Le même jour, le 3 janvier 2024, la Cour a rendu une autre décision, prononçant elle aussi la déchéance du député Saïd Zaïdi (PPS) de son mandat. Elle fait suite à l’arrêt de la Cour d’appel administrative de Rabat, en date du 21 mars 2023, confirmant le jugement en première instance du tribunal administratif de Casablanca, en date du 29 décembre 2022. Ce député de la circonscription de Benslimane avait été condamné à un an de prison pour corruption. Il n’a pas fait un pourvoi en cassation, comme l’atteste une correspondance, en date du 2 janvier 2024 (No 24/3), du Premier président de la cour administrative de Rabat, la notification de l’arrêt de la juridiction d’appel lui ayant été signifiée le 27 avril 2023 (dossier de notification n° 2023/7507/679). Ce même justiciable s’est fondé sur les dispositions de l’article 20 de la loi organique de la Cour constitutionnelle, lesquelles prévoient une procédure «en rectification d’erreur matérielle d’une de ses décisions». Or, il n’a pas pu démontrer ladite erreur matérielle pouvant conduire cette haute juridiction à la révision de sa décision. L’erreur matérielle, telle qu’elle est définie en droit processuel, est involontaire, par négligence, inadvertance ou inattention du juge (faute de frappe sur le nom d’une partie ou le sens d’une phrase, faute de calcul, substitution ou une adjonction erronée d’un mot, indication d’une fausse date…). La chose jugée, dans l’éventualité d’une erreur matérielle à rectifier, ne permet aucunement de modifier la substance et l’économie générale de la décision rendue.

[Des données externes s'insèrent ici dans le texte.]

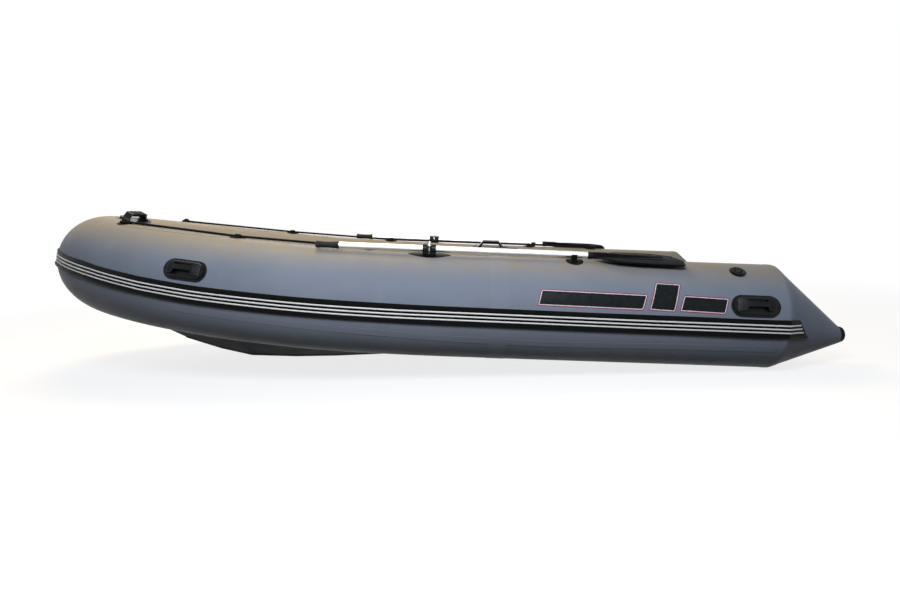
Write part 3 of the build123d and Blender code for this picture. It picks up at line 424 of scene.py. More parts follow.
# %% [markdown]
# ** Braided rope.** The lifelines are plaited polyester. Each plait shows as a short slanted ridge,
# and the two families cross. On the rope's own UV map, which runs along it and round it, one
# family is a wave whose phase adds the two ways, and the other takes them apart. The ridges
# themselves are in the mesh; the material paints shade into the grooves between the plaits, with their crowns
# lighter, and adds fine filaments.
# Sixteen plaits are too fine to see, so eight are drawn.

# %% Rope
PLAITS, PLAIT_MM = 4, 10.0            # plaits of one family, and the length of a plait

rope, tree, shader, coords = new_material(
    "braided_polyester_rope", {"IOR": 1.5, "Specular IOR Level": 0.08, "Roughness": 0.7})
uv = add(tree, "UVMap", {"uv_map": "rope"})
where = add(tree, "SeparateXYZ", {0: uv})
way = add(tree, "Math", {"operation": "MULTIPLY", 0: where.outputs["X"], 1: 2 * pi / (PLAIT_MM * MM)})
families = []
for sign in (1, -1):
    phase = add(tree, "Math", {"operation": "MULTIPLY_ADD", 0: where.outputs["Y"], 1: sign * 2 * pi * PLAITS,
                               2: way})
    families.append(add(tree, "Math", {"operation": "SINE", 0: phase}))
# Painted shade: the grooves between the plaits are darker and their crowns lighter, following the mesh's ridges.
braid = add(tree, "Math", {"operation": "MAXIMUM", 0: families[0], 1: families[1]})
tone = add(tree, "Mix", {"data_type": "RGBA", 0: braid, 6: "#070707", 7: "#1b1b1c"})
feed(tree, shader, tone.outputs[2])
grain(tree, shader, mottle(tree, coords, 1.2, 3, 0, 1), 0.3, 0.2)
print("rope drawn with", 2 * PLAITS, "plaits")

# %% [markdown]
# Each CAD node gets the finish of its slot, apart from the boards, which go by the way they lie,
# the extruded strake, and the oars' grips, blades and shafts.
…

D’autres situations particulières regardent le statut d’un mandat parlementaire. Tel est le cas de Mohamed Karimine (Parti de l’Istiqlal), ancien maire de Bouznika et membre de la Chambre des représentants. Il est actuellement en détention à la prison d’Oukacha pour des délits liés à la gestion des affaires locales. Déchu de son mandat de président de la commune de Bouznika le 3 mai 2023, il a vu la Cour d’appel administrative de Rabat confirmer ce jugement, un mois plus tard, le 13 juin 2023. En février 2024, la Cour de cassation l’a également débouté après son recours introduit auprès de cette même juridiction. Dans ce même registre, il faut s’arrêter mur la situation d’un autre parlementaire, Yassine Radi (UC), condamné notamment pour incitation à la débauche et non-dénonciation d’un crime.

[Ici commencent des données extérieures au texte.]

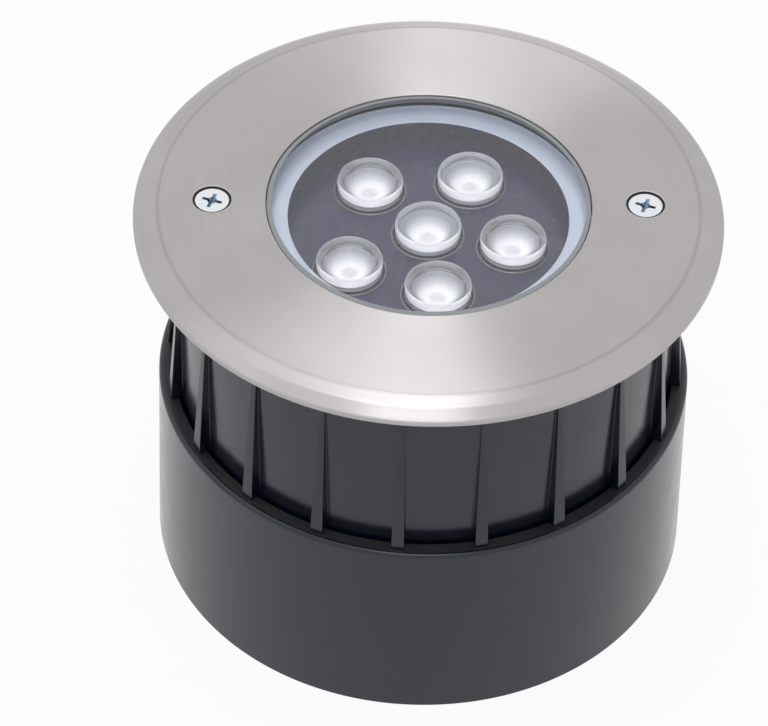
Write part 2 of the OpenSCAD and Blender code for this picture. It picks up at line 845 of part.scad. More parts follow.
// Die cast housing: flange, LED chamber, floor, driver chamber and cooling fins
module lamp_housing() {
    color("darkgray")
        difference() {
            union() {
                translate([0, 0, flange_under_z])
                    cylinder(r = flange_r, h = flange_t);
                translate([0, 0, bay_open_z])
                    cylinder(r = body_r, h = flange_under_z - bay_open_z + flange_t / 2);
                around(fin_count)
                    cooling_fin();
            }
            hole(seal_out_r + fit_gap, seal_under_z + cut, clamp_under_z);
            hole(seal_in_r, reflector_under_z + cut, clamp_under_z);
            hole(chamber_r, floor_top_z + cut, clamp_under_z);
            translate([0, 0, bay_open_z - cut])
                cylinder(r = bay_r, h = driver_bay_h + cut);
            around(trim_screw_count)
                translate([post_x, 0, 0])
                    hole(screw_d / 2 + pass_gap, flange_under_z, clamp_under_z);
            around(clamp_screw_count, 180 / clamp_screw_count)
                translate([clamp_screw_r, 0, 0])
                    hole(clamp_screw_d / 2, trim_under_z - clamp_screw_l + cut, clamp_under_z);
            at_board_screws()
                hole(small_screw_d / 2, board_top_z - board_screw_l + cut, floor_top_z);
            at_leads()
                hole(lead_hole_r, floor_under_z, floor_top_z);
            around(cover_screw_count, 180 / cover_screw_count)
                translate([cover_screw_r, 0, 0])
                    hole(small_screw_d / 2, bay_open_z, cover_under_z + cover_screw_l - cut);
        }
    color("darkgray")
        around(standoff_count)
            standoff();
}

// One cooling fin on the outside of the housing body
module cooling_fin() {
    root_r = body_r - fin_t / 2;
    translate([root_r, -fin_t / 2, bay_open_z + fin_low_gap])
        cube([fin_r - root_r, fin_t, flange_under_z - bay_open_z - fin_low_gap + flange_t / 2]);
}

// Boss in the driver chamber, tapped for a driver board screw
module standoff() {
    translate([standoff_place_r, 0, driver_top_z])
        difference() {
            cylinder(r = standoff_r, h = standoff_h + floor_t / 4);
            translate([0, 0, -cut])
                cylinder(r = small_screw_d / 2, h = driver_screw_l - board_t + cut);
        }
}

// Driver board under the housing floor
module driver_board() {
    color("forestgreen")
        difference() {
            translate([0, 0, driver_under_z])
                cylinder(r = driver_r, h = board_t);
            around(standoff_count)
                translate([standoff_place_r, 0, 0])
                    hole(small_screw_d / 2 + fit_gap, driver_under_z, driver_top_z);
        }
}

// Four screws that hold the driver board from below
module driver_screws() {
    color("silver")
        around(standoff_count)
            translate([standoff_place_r, 0, driver_under_z])
                mirror([0, 0, 1])
                    pan_screw(driver_screw_l);
}

// Transformer of the driver: core and winding
module driver_transformer() {
    core_l = driver_r / 2;
    core_w = core_l * 0.8;
    core_h = core_l * 0.7;
    place_x = -driver_r * 0.36;
    color("darkolivegreen")
        translate([place_x, 0, driver_under_z - core_h]) {
            translate([-core_l / 2, -core_w / 2, 0])
                cube([core_l, core_w, core_h]);
            translate([0, 0, core_h * 0.15])
                cylinder(r = core_l * 0.56, h = core_h * 0.55);
        }
}

// Two round capacitors of the driver
module driver_capacitors() {
    can_r = driver_r * 0.13;
    tall = driver_r * 0.4;
    color("midnightblue")
        for (side = [-1, 1])
            translate([driver_r * 0.18, side * can_r * 1.9, driver_under_z - tall])
                cylinder(r = can_r, h = tall);
}

// Terminal block for the supply cable
module terminal_block() {
    block_w = driver_r * 0.26;
    block_l = driver_r * 0.6;
    block_h = driver_r * 0.3;
    block_x = standoff_place_r - pan_head_r - 2 * standoff_clear - block_w;
    ways = 3;
    color("seagreen")
        difference() {
            translate([block_x, -block_l / 2, driver_under_z - block_h])
                cube([block_w, block_l, block_h]);
            for (i = [0 : ways - 1])
                translate([block_x + block_w / 2, (i - 1) * block_l / ways, driver_under_z - block_h])
                    cylinder(r = block_w * 0.22, h = block_h * 0.8, center = true);
        }
}

// Rear cover with its spigot, the groove of its seal and the tapped hole of the gland
module rear_cover() {
    color("darkgray")
        difference() {
            union() {
                translate([0, 0, cover_under_z])
                    cylinder(r = body_r, h = cover_t);
                translate([0, 0, bay_open_z - cover_t / 2])
                    cylinder(r = spigot_r, h = spigot_h + cover_t / 2);
            }
            ring(bay_r + cut, seal_groove_r, seal_ring_z - seal_groove_h / 2,
                seal_ring_z + seal_groove_h / 2);
            translate([0, 0, bay_open_z])
                cylinder(r = seal_groove_r - cover_t / 2, h = spigot_h + cut);
            hole(thread_r, cover_under_z, bay_open_z + spigot_h);
            around(cover_screw_count, 180 / cover_screw_count)
                translate([cover_screw_r, 0, 0])
                    hole(small_screw_d / 2 + fit_gap, cover_under_z, bay_open_z);
        }
}

// Ring seal in the groove of the rear cover
module rear_cover_seal() {
    color("black")
        translate([0, 0, seal_ring_z])
            rotate_extrude()
                translate([seal_path_r, 0])
                    circle(r = seal_ring_r);
}

// Screws that hold the rear cover from below
module rear_cover_screws() {
    color("silver")
        around(cover_screw_count, 180 / cover_screw_count)
            translate([cover_screw_r, 0, cover_under_z])
                mirror([0, 0, 1])
                    pan_screw(cover_screw_l);
}

// Gland body: thread in the cover, hexagon and the tail that takes the nut
module gland_body() {
    color("dimgray")
        difference() {
            union() {
                translate([0, 0, gland_hex_z])
                    cylinder(r = thread_r - fit_gap, h = gland_washer_t + cover_t + gland_top_stub);
                translate([0, 0, gland_hex_under_z])
                    cylinder(r = hex_r, h = gland_hex_h, $fn = 6);
                translate([0, 0, gland_tail_z])
                    cylinder(r = gland_tail_r, h = gland_tail_l + gland_hex_h / 2);
            }
            hole(gland_bore_r, gland_tail_z, cover_under_z + cover_t + gland_top_stub);
        }
}

// Flat washer seal between the gland and the rear cover
module gland_washer() {
    color("black")
        ring(gland_flats / 2 - fit_gap, thread_r, gland_hex_z, cover_under_z);
}

// Rubber seal that grips the cable
module gland_seal() {
    color("black")
        ring(gland_bore_r - fit_gap, cable_d / 2, gland_seal_under_z, gland_seal_top_z);
}

// Domed nut of the gland
module gland_nut() {
    color("dimgray")
        difference() {
            union() {
                translate([0, 0, nut_hex_under_z])
                    cylinder(r = hex_r, h = nut_hex_h, $fn = 6);
                translate([0, 0, nut_end_z])
                    cylinder(r1 = nut_nose_r, r2 = gland_flats / 2, h = nut_hex_under_z - nut_end_z);
            }
            translate([0, 0, gland_seal_under_z])
                cylinder(r = gland_tail_r + fit_gap, h = nut_top_z - gland_seal_under_z + cut);
            hole(nut_mouth_r, nut_end_z, gland_seal_under_z);
        }
}

outer_can();
ribbed_sleeve();
sleeve_inserts();
trim_ring();
trim_screws();
trim_gasket();
glass_lens();
glass_gasket();
clamp_ring();
clamp_screws();
reflector_ring();
cover_plate();
optic(0);  // optic_1
optic(1);  // optic_2
optic(2);  // optic_3
optic(3);  // optic_4
optic(4);  // optic_5
optic(5);  // optic_6
optic_holder(0);  // optic_holder_1
optic_holder(1);  // optic_holder_2
optic_holder(2);  // optic_holder_3
optic_holder(3);  // optic_holder_4
optic_holder(4);  // optic_holder_5
optic_holder(5);  // optic_holder_6
led_emitters();
led_board();
board_screws();
thermal_pad();
led_leads();
lamp_housing();
driver_board();
driver_screws();
driver_transformer();
driver_capacitors();
terminal_block();
rear_cover();
rear_cover_seal();
rear_cover_screws();
gland_body();
gland_washer();
gland_seal();
gland_nut();
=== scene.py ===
"""Looks, studio and camera of an in ground well light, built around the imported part."""

import json
import logging
import math
from collections.abc import Callable
from dataclasses import dataclass
from enum import Enum
from functools import cached_property

import bmesh
import bpy
from mathutils import Matrix, Vector

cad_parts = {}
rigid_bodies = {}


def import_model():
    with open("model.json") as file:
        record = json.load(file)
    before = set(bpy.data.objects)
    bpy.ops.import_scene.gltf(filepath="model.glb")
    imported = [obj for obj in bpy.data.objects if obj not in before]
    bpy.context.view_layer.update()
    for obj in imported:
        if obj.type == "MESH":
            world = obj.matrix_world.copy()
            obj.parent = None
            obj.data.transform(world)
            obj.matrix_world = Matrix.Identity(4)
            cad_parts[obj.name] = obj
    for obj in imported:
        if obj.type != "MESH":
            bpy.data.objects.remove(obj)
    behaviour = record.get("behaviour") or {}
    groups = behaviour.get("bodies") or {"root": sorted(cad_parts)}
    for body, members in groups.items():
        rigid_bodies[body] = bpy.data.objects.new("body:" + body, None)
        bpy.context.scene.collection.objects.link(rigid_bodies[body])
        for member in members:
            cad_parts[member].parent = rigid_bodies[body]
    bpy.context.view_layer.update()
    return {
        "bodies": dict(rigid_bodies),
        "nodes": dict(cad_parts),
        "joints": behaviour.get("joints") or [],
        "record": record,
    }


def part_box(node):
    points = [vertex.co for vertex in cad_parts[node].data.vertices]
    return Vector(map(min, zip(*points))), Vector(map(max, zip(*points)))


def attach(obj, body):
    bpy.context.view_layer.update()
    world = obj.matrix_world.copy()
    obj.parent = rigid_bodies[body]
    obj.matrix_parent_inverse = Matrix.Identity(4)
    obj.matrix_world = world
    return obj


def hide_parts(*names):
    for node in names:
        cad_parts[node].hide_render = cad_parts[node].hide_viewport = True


log = logging.getLogger("well_light")

Colour = tuple[float, float, float]
Point = tuple[float, float, float]
Profile = list[tuple[float, float]]
Mesh = bmesh.types.BMesh
Node = bpy.types.Node
Piece = bpy.types.Object
Socket = bpy.types.NodeSocket

MM = 0.001
FULL_TURN = 2 * math.pi
# Metres within which two places are one, within which two spun vertices are one, and under
# which an edge is dropped
SLACK = 1e-6
WELD = 1e-7
SPECK = 1e-8
# Segments of the rounding of a section's corner, and of a CAD node's edge
CORNER_STEPS = 4
EDGE_STEPS = 2
# Degrees up to which two faces of a CAD node are one flat face
FLAT_DEGREES = 0.6
# Strength with which large faces hold the normals
FACE_WEIGHT = 80
# Least rise of the normal of a level face
LEVEL = 0.99
# Reach in millimetres of the slow changes of tone and gloss over a surface
PLASTIC_DRIFT_MM = 18
FLOW_MARKS_MM = 6
METAL_DRIFT_MM = 25
GLASS_SMEAR_MM = 30


class Body(Enum):
    """The two bodies of the part."""

    SLEEVE = "sleeve"
    LAMP = "lamp"


class Lay(Enum):
    """The direction in which the marks of a metal finish run."""

    CIRCULAR = "circular"
    CAST = "cast"
    PLATED = "plated"


# ---------------------------------------------------------------- wiring of materials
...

Il avait été révoqué de ses fonctions de président de la commune de Sidi Slimane pour mauvaise gestion par le tribunal administratif de Rabat. Un jugement de confirmation d’une décision du ministre de l’Intérieur le 15 mai 2023, sur la base d’un audit de l’Inspection générale de l’administration territoriale. En novembre de cette même année, il a écopé d’ un an de prison ferme. Les deux maires, Mohamed Karimine et Yassine Radi, ont été déchus de leur mandat de membre de la Chambre des représentants. Saisie par le président de cette institution le 20 décembre 2023, la Cour constitutionnelle a décidé leur déchéance, en se basant sur le règlement intérieur de cette Chambre qui frappe d’inéligibilité toute personne déchue d’un mandat électif sur décision de justice définitive (art. 6). Les deux sièges déclarés vacants seront pourvus lors de scrutins partiels. Enfin, il faut mentionner le cas de Babour Sghir (UC), condamné pour escroquerie financière à quatre ans de prison en juillet 2023. Il a démissionné, mais a été ensuite frappé de déchéance et partant d’inéligibilité.

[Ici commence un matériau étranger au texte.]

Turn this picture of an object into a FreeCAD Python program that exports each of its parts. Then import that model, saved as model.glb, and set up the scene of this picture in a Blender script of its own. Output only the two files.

Cela dit, comment appréhender les décisions rendues par la Cour constitutionnelle? Dans le dossier Mohamed Karimine, dans sa décision en date du 21 mars 2024, la Cour a considéré que sa démission adressée au président de la Chambre des représentants en date du 9 janvier 2024, consignée dans le procès-verbal du bureau de cette institution le 10 janvier, n’avait pas d’effets juridiques et était sans objet. Elle rappelle que l’éligibilité est d’ordre public et qu’elle peut être invoquée d’office. Démission et déchéance sont de nature juridique distincte, la première n’emportant pas d’effet sur la seconde. Dans les cas de Mohamed Moubdie et de Babour Sghir, ce sont des démissions dont n’a pas à connaître la Cour constitutionnelle, aucune procédure d’autosaisine n’entrant dans ses attributions. Dans le cas de Saïd Zaïdi, sa demande de rétractation pour «erreur matérielle» de la décision de cette Cour, faute de produire des éléments justifiant sa requête, n’est pas recevable. Enfin, Abdelkader El Boussairi n’a pas interjeté appel du jugement de première instance.
Une question s’impose alors: où sont donc les contradictions des décisions de cette Cour relevées, entre autres, par le Premier secrétaire de l’USFP, Driss Lachgar, pourtant avocat depuis plus de quatre décennies?